Capture Mechanics That Convert
Place forms where intent spikes. Inline placement works after key content. Slide‑ins work on scroll when they match context. Exit intent can work when the message is genuinely helpful. Keep fields minimal and collect email plus one interest chooser so you can segment from day one.
Double opt‑in protects list quality and reduces spam complaints at the cost of some volume. Single opt‑in increases volume and requires stronger welcome engagement to avoid graymail. Send the welcome within minutes while motivation is high.
Source Tagging and UTM Hygiene
Tag every opt‑in path with a source and a medium so you can measure lifetime value by acquisition channel later. Append UTM parameters consistently.
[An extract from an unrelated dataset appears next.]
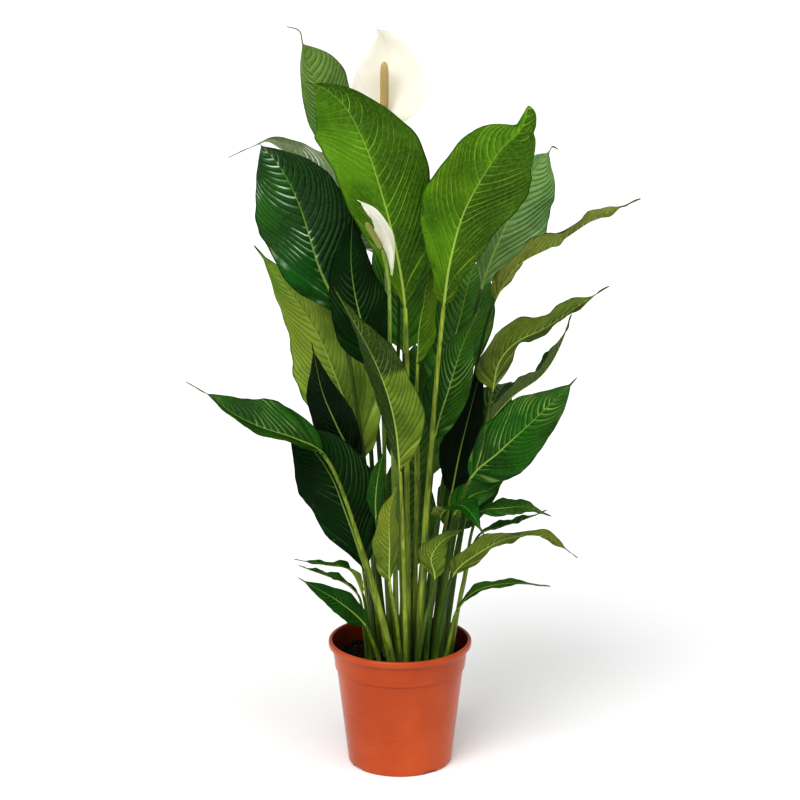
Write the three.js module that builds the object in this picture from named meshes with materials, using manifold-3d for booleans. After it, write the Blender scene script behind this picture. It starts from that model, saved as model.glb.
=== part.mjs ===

Store the source on the subscriber record rather than only in analytics so automations can branch on source when relevant.
List Hygiene and Growth Quality
Bounces and spam traps damage reputation. Suppress hard bounces quickly. Watch for graymail which includes messages delivered but ignored and then adjust cadence or content to re‑engage. Build sunset flows that ask unengaged subscribers to confirm interest and then suppress those who do not respond. Quality growth beats raw list size every quarter.
Platforms vs Software vs Tools – Choosing the Right Stack
A platform or email service provider combines campaigns and automation with list management and often a CRM. The software is the application you log into. Tools are add‑ons for design, verification, analytics, or testing. Clarity on terms helps you buy what you need instead of a bundle of features you will not use.
How to Choose a Platform for Small Business and Enterprise
When you compare email marketing platforms and email marketing software, look at the editing experience, automation depth, segmentation power, deliverability tooling, reporting clarity, pricing model, integrations, and support. For the best email marketing platforms for small business, prefer intuitive editors, visual automation builders, sensible pricing based on contacts or sends, and direct integrations with your cart or CRM.
For enterprise email marketing, evaluate role permissions, multi‑brand support, complex segmentation, data warehousing options, and governance features.
A strong editor lets a non‑designer ship on‑brand messages without fighting the tool. A capable automation builder allows branching on events, value, and engagement without code. Useful segmentation combines behaviors, attributes, and time windows in one rule.
Healthy deliverability exposes inbox placement indicators, bounce reasons, and spam complaint signals. Clear reporting shows revenue per recipient, cohort trends, and flow versus campaign performance. Predictable pricing scales with growth. Solid integrations connect your cart, payment provider, and analytics. Real support includes help during migrations and outages.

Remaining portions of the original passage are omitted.